I was thinking how selfish I’ve been. What a lazy parent I’ve been. My children don’t ask much of me. They want attention that is all. Time that is it, our most valuable possession. They want me to put my phone down and listen, play, and talk.

I was thinking about things I’ve missed while I have been thinking of myself. Mainly it’s in their maturity level. How they have grown as people. How they think. Little one won’t be a little girl for much longer. Will she still tell me I’m the best momma in the world in the coming years? Oh I hope so. But She won’t pick a weed like it’s a rose and bring it to me cuz it is special. She won’t spend hours drawing me a picture because she wants me to smile before too long. Shes my little protector, will that change? She makes sure I know she loves me many times a day. She tells me “you never know if you’ll get another chance to say it.” What ten year old knows that? Everyone that has died in her family has died suddenly with no goodbyes.:( This extraordinary little girl has a big future and has in such a short time had so many accomplishments in spite of desperately missing her father. To say I am proud would not even be a big enough word.

Samantha will be an adult with her own life starting soon. She won’t laugh uncontrollably as much and she won’t dance around full of energy as much. I hope she doesn’t lose her silliness. Her ability to make her family laugh is her father made over. She has become my closest friend. I know people say don’t be your kids friend, be their parent. I’m definitely her parent but she is an amazing person and friend . She has been right here with me from the beginning. She has the attitude of her father but in many ways she is much better. When I say that I don’t know how you could even improve on such an attitude. This girl is going places in a big way.

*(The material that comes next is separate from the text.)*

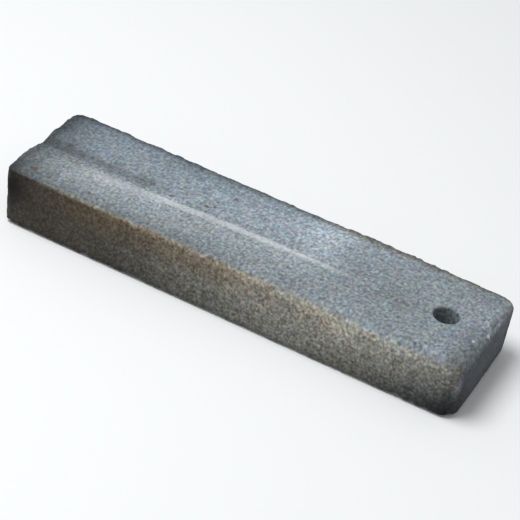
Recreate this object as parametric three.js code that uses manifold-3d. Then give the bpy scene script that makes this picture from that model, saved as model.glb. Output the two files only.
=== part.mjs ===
// A pocket sharpening whetstone: one moulded bar of abrasive grit, with a lanyard hole through one end.
//
// Frame: millimetres, +Z up. The origin is the centre of the footprint, on the underside.
// +X points to the end with the lanyard hole (the hole end), -X to the far end, -Y to the front.

import * as THREE from 'three';
import { mergeVertices } from 'three/addons/utils/BufferGeometryUtils.js';
import Module from 'manifold-3d';

const wasm = await Module();
wasm.setup();

// Overall size
const LENGTH = 100;
const WIDTH = 27;
const THICKNESS = 13;

// Lanyard hole, upright and a little to the front of the centre line
const HOLE_DIAMETER = 5;
const HOLE_FROM_END = 9.6;
const HOLE_OFF_CENTRE = -0.4;
const HOLE_FLARE = 0.3;
const HOLE_FLARE_DEPTH = 0.5;
const HOLE_SIDES = 36;
const CUTTER_OVERLAP = 1;

// Upright corners, as rounded in plan
const CORNER_FAR_FRONT = 1.8;
const CORNER_FAR_BACK = 3.0;
const CORNER_HOLE_FRONT = 3.6;
const CORNER_HOLE_BACK = 2.6;
const CORNER_BLEND_X = 20;
const CORNER_BLEND_Y = 5;

// Rounding of the edges round the top and round the underside
const TOP_EDGE_CRISP = 0.9;
const TOP_EDGE_SOFT_FRONT = 3.2;
const TOP_EDGE_SOFT_BACK = 2.1;
const SOFT_FRONT_FROM_X = -8;
const SOFT_FRONT_TO_X = 38;
const SOFT_BACK_FROM_X = 22;
const SOFT_BACK_TO_X = 50;
const EDGE_BLEND_Y = 8;
const BOTTOM_EDGE = 1.2;
const BOTTOM_EDGE_HOLE_END = 1.7;
const HOLE_END_BAND = 6;

// The far end is upright near its top, then leans in by this much to its foot
const FAR_END_LEAN = 0.7;
const FAR_END_LEAN_TOP = 11.4;

// The front strip of the top stands a little proud, as a crown between the front edge and the crest
const CROWN_HEIGHT = 0.2;
const CROWN_Y = -8;
const CROWN_REACH = 6;

// The crest curves in from the far end, then runs nearly straight towards the hole and dies away
const CREST_Y = -1.1;
const CREST_BEND = 3.85;
const CREST_BEND_X = 12;
const CREST_POWER = 1.5;
const CREST_END_X = 20;

// The ground behind the crest lies a step lower, between the far end and the end of the crest
const STEP_DEPTH = 0.14;
const STEP_WIDTH = 1.6;
const STEP_FROM_X = -44;
const STEP_FULL_X = -20;
const STEP_FADE_X = 10;
const STEP_CLIMB_FROM_Y = 4;
const STEP_CLIMB_TO_Y = 11;

// A groove worn into the far end, deepest at the very end, which runs out along the top
const GROOVE_DEPTH = 0.58;
const GROOVE_Y = 0.5;
const GROOVE_WIDTH = 1.7;
const GROOVE_END_X = -10;

// The back half is also worn low along the middle of its length
const BACK_DIP = 0.25;
const BACK_DIP_X = -6;
const BACK_DIP_REACH = 34;

// Rows of the surface grid, as distances in from each edge, and the even rows between them
const EDGE_ROWS = [0, 0.3, 0.65, 1.1, 1.8, 3];
const ROWS_ALONG = 26;
const ROWS_ACROSS = 14;
const ROWS_UP = 2;

// Every surface point is found by walking out from a core this far inside the block
const CORE_INSET = 5;
const SEARCH_REACH = 1.2;
const SEARCH_STEPS = 40;
const FLAT_TOLERANCE = 1e-4;
const WELD_TOLERANCE = 1e-5;

const { clamp, lerp, smoothstep } = THREE.MathUtils;

function cornerRadius(x, y) {
  const along = smoothstep(x, -CORNER_BLEND_X, CORNER_BLEND_X);
  const front = lerp(CORNER_FAR_FRONT, CORNER_HOLE_FRONT, along);
  const back = lerp(CORNER_FAR_BACK, CORNER_HOLE_BACK, along);
  return lerp(front, back, smoothstep(y, -CORNER_BLEND_Y, CORNER_BLEND_Y));
}

function topEdgeRadius(x, y) {
  const softFront = smoothstep(x, SOFT_FRONT_FROM_X, SOFT_FRONT_TO_X);
  const softBack = smoothstep(x, SOFT_BACK_FROM_X, SOFT_BACK_TO_X);
  const front = lerp(TOP_EDGE_CRISP, TOP_EDGE_SOFT_FRONT, softFront);
  const back = lerp(TOP_EDGE_CRISP, TOP_EDGE_SOFT_BACK, softBack);
  return lerp(front, back, smoothstep(y, -EDGE_BLEND_Y, EDGE_BLEND_Y));
}

function bottomEdgeRadius(x) {
  const atHoleEnd = smoothstep(x, LENGTH / 2 - HOLE_END_BAND, LENGTH / 2);
  return lerp(BOTTOM_EDGE, BOTTOM_EDGE_HOLE_END, atHoleEnd);
}

function crestY(x) {
  const bend = Math.max(CREST_BEND_X - x, 0) / (CREST_BEND_X + LENGTH / 2);
  return CREST_Y - CREST_BEND * bend ** CREST_POWER;
}

function groove(x, y) {
  const across = Math.exp(-(((y - GROOVE_Y) / GROOVE_WIDTH) ** 2));
  return GROOVE_DEPTH * across * smoothstep(GROOVE_END_X - x, 0, GROOVE_END_X + LENGTH / 2);
}

function stepDown(x, y) {
  const behind = smoothstep(y - crestY(x), 0, STEP_WIDTH);
  const climb = 1 - smoothstep(y, STEP_CLIMB_FROM_Y, STEP_CLIMB_TO_Y);
  const start = smoothstep(x, STEP_FROM_X, STEP_FULL_X);
  const end = 1 - smoothstep(x, STEP_FADE_X, CREST_END_X);
  return STEP_DEPTH * behind * climb * start * end;
}

function backDip(x, y) {
  const along = clamp((x - BACK_DIP_X) / BACK_DIP_REACH, -1, 1);
  return BACK_DIP * (1 - along * along) * smoothstep(y, 0, WIDTH / 2);
}

function topHeight(x, y) {
  const across = clamp((y - CROWN_Y) / CROWN_REACH, -1, 1);
  const crown = CROWN_HEIGHT * (1 - across * across) * (1 - smoothstep(x, 0, LENGTH / 2));
  return THICKNESS - CROWN_HEIGHT + crown - groove(x, y) - stepDown(x, y) - backDip(x, y);
}

// Signed distance to the stone's outline in plan, negative inside
function outlineDistance(x, y, z) {
  const lean = x < 0 ? FAR_END_LEAN * Math.max(1 - z / FAR_END_LEAN_TOP, 0) : 0;
  const radius = cornerRadius(x, y);
  const pastEnd = Math.abs(x) + lean - (LENGTH / 2 - radius);
  const pastSide = Math.abs(y) - (WIDTH / 2 - radius);
  const inside = Math.min(Math.max(pastEnd, pastSide), 0);
  return inside + Math.hypot(Math.max(pastEnd, 0), Math.max(pastSide, 0)) - radius;
}

// Distance to the edge where two faces meet, once it is rounded off
function roundedEdge(first, second, radius) {
  const reach = Math.hypot(Math.max(radius + first, 0), Math.max(radius + second, 0));
  return Math.min(-radius, Math.max(first, second)) + reach;
}

function stoneDistance(point) {
  const outline = outlineDistance(point.x, point.y, point.z);
  const above = point.z - topHeight(point.x, point.y);
  const top = roundedEdge(outline, above, topEdgeRadius(point.x, point.y));
  const bottom = roundedEdge(outline, -point.z, bottomEdgeRadius(point.x));
  return Math.max(top, bottom);
}

// Grid lines for one side of the block: close together at both edges, even in the middle
function gridLines(size, innerRows) {
  const lastRow = EDGE_ROWS[EDGE_ROWS.length - 1];
  const lines = EDGE_ROWS.map((row) => row - size / 2);
  for (let row = 1; row < innerRows; row += 1) {
    lines.push(lerp(lastRow - size / 2, size / 2 - lastRow, row / innerRows));
  }
  const mirrored = EDGE_ROWS.map((row) => size / 2 - row);
  return lines.concat(mirrored.reverse());
}

function lineAt(lines, coordinate, size) {
  const row = Math.round((coordinate / size + 0.5) * (lines.length - 1));
  return lines[row];
}

// The point where the way out from the core, through a point of the block, leaves the stone
function surfacePoint(blockPoint) {
  const core = new THREE.Vector3(
    clamp(blockPoint.x, CORE_INSET - LENGTH / 2, LENGTH / 2 - CORE_INSET),
    clamp(blockPoint.y, CORE_INSET - WIDTH / 2, WIDTH / 2 - CORE_INSET),
    clamp(blockPoint.z, CORE_INSET, THICKNESS - CORE_INSET),
  );
  const inner = core.clone();
  const outer = core.clone().lerp(blockPoint, SEARCH_REACH);
  const middle = new THREE.Vector3();
  for (let step = 0; step < SEARCH_STEPS; step += 1) {
    middle.addVectors(inner, outer).multiplyScalar(0.5);
    if (stoneDistance(middle) < 0) {
      inner.copy(middle);
    } else {
      outer.copy(middle);
    }
  }
  if (Math.abs(middle.z) < FLAT_TOLERANCE) {
    middle.z = 0;
  }
  return middle;
}

function shapedBlock() {
  const xLines = gridLines(LENGTH, ROWS_ALONG);
  const yLines = gridLines(WIDTH, ROWS_ACROSS);
  const zLines = gridLines(THICKNESS, ROWS_UP);
  const block = new THREE.BoxGeometry(
    LENGTH,
    WIDTH,
    THICKNESS,
    xLines.length - 1,
    yLines.length - 1,
    zLines.length - 1,
  );
  const position = block.getAttribute('position');
  const point = new THREE.Vector3();
  for (let index = 0; index < position.count; index += 1) {
    point.fromBufferAttribute(position, index);
    point.x = lineAt(xLines, point.x, LENGTH);
    point.y = lineAt(yLines, point.y, WIDTH);
    point.z = lineAt(zLines, point.z, THICKNESS) + THICKNESS / 2;
    const placed = surfacePoint(point);
    position.setXYZ(index, placed.x, placed.y, placed.z);
  }
  return block;
}

// The space of the lanyard hole: a straight bore whose two mouths open out slightly
function holeCutter() {
  const bore = HOLE_DIAMETER / 2;
  const middle = bore + HOLE_FLARE / 4;
  const mouth = bore + HOLE_FLARE;
  const top = THICKNESS - CROWN_HEIGHT;
  const profile = [
    new THREE.Vector2(0, -CUTTER_OVERLAP),
    new THREE.Vector2(mouth, -CUTTER_OVERLAP),
    new THREE.Vector2(mouth, 0),
    new THREE.Vector2(middle, HOLE_FLARE_DEPTH / 2),
    new THREE.Vector2(bore, HOLE_FLARE_DEPTH),
    new THREE.Vector2(bore, top - HOLE_FLARE_DEPTH),
    new THREE.Vector2(middle, top - HOLE_FLARE_DEPTH / 2),
    new THREE.Vector2(mouth, top),
    new THREE.Vector2(mouth, top + CUTTER_OVERLAP),
    new THREE.Vector2(0, top + CUTTER_OVERLAP),
  ];
  const cutter = new THREE.LatheGeometry(profile, HOLE_SIDES);
  cutter.rotateX(Math.PI / 2);
  cutter.translate(LENGTH / 2 - HOLE_FROM_END, HOLE_OFF_CENTRE, 0);
  return cutter;
}

function toSolid(geometry) {
  const bare = geometry.clone();
  bare.deleteAttribute('normal');
  bare.deleteAttribute('uv');
  const merged = mergeVertices(bare, WELD_TOLERANCE);
  return new wasm.Manifold(new wasm.Mesh({
    numProp: 3,
    vertProperties: new Float32Array(merged.getAttribute('position').array),
    triVerts: new Uint32Array(merged.index.array),
  }));
}

function toGeometry(solid) {
  const mesh = solid.getMesh();
  const geometry = new THREE.BufferGeometry();
  geometry.setAttribute('position', new THREE.BufferAttribute(mesh.vertProperties, 3));
  geometry.setIndex(new THREE.BufferAttribute(mesh.triVerts, 1));
  geometry.computeVertexNormals();
  return geometry;
}

function whetstoneBody() {
  const solid = toSolid(shapedBlock()).subtract(toSolid(holeCutter()));
  const grit = new THREE.MeshStandardMaterial({ color: 0x7b838b, roughness: 0.92, metalness: 0 });
  const body = new THREE.Mesh(toGeometry(solid), grit);
  body.name = 'whetstone_body';
  return body;
}

const whetstone = new THREE.Group();
whetstone.add(whetstoneBody());

export default whetstone;
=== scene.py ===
import math

import bmesh
import bpy
import mathutils
import numpy as np
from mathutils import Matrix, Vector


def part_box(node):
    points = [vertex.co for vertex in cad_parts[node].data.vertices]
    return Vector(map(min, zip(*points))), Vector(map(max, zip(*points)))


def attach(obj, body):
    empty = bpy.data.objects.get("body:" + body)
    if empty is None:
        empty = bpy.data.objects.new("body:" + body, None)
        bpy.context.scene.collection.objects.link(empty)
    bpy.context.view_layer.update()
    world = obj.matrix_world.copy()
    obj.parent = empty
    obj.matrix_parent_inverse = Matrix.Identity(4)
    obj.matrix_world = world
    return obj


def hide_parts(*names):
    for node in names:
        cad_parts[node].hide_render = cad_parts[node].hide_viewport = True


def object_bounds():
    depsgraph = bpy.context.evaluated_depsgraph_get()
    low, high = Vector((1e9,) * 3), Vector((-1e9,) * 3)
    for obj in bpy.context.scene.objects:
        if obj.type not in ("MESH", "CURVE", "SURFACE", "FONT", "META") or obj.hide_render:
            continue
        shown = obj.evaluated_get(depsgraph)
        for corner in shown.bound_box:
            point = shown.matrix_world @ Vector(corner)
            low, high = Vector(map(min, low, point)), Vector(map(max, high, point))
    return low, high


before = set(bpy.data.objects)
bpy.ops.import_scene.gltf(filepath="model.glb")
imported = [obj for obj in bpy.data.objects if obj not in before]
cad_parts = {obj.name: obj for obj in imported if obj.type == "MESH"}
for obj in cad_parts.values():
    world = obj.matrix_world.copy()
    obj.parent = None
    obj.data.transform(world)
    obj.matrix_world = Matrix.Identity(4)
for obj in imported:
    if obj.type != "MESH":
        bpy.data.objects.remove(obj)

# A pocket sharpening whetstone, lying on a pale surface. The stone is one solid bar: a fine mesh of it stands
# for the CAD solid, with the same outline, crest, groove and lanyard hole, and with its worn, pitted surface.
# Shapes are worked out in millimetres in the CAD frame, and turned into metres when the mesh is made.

CAD_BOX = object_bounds()
METRE = 0.001
LOW, HIGH = [np.array(corner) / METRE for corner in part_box("whetstone_body")]
LENGTH, WIDTH, THICKNESS = HIGH - LOW

# The lanyard hole
HOLE_RADIUS = 2.5
HOLE_X = HIGH[0] - 9.6
HOLE_Y = -0.4
HOLE_FLARE = 0.3
HOLE_FLARE_DEPTH = 0.5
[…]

These girls keep me going. They drive me. They are beautiful, smart, funny and loving. They are a perfect mixture of their Father and Mother’s best qualities. They are our Fathers protected ones. No one wants to be the Fatherless or the widow that is spoken of in the Bible many times. But knowing that Our creator gives special protection gives  me great strength. My girls are in great hands.

So while I’ve been so worried about my future I’m missing the most important thing and that is life. Memories. I can make an effort and put forth all I have for them. They deserve it. I choose to be their mother and that is sufficient! And YES baby, you girls are “enough” and you fill my life with joy beyond measure!! I love you girls so much!!!

Blessing my friends.

Numb

Just a few thoughts….

I am sensitive, yet numb. I find that I am numb to many things these days. Not sure if it’s the grieving or old age setting in. Lol a strange side effect to going through a tragidy is that you are desensitized to things like death, mourning and sad things.

Emotional numbness is what it is called. It is associated with PTSD. Post traumatic stress disorder is a disorder that is caused by an extremely stressful situation. Like having to perform CPR on you husband in the middle of the night. I am quite sure I have a form of this.

I have chosen not to use any prescription antidepressant or anxiety medication because Our Savior has been carrying me for a while now. But from time to time I do deal with some pretty low times. It’s hard but manageable.

That’s all for now. I am working on a fairly long post so look for it in the future. Blessings friends!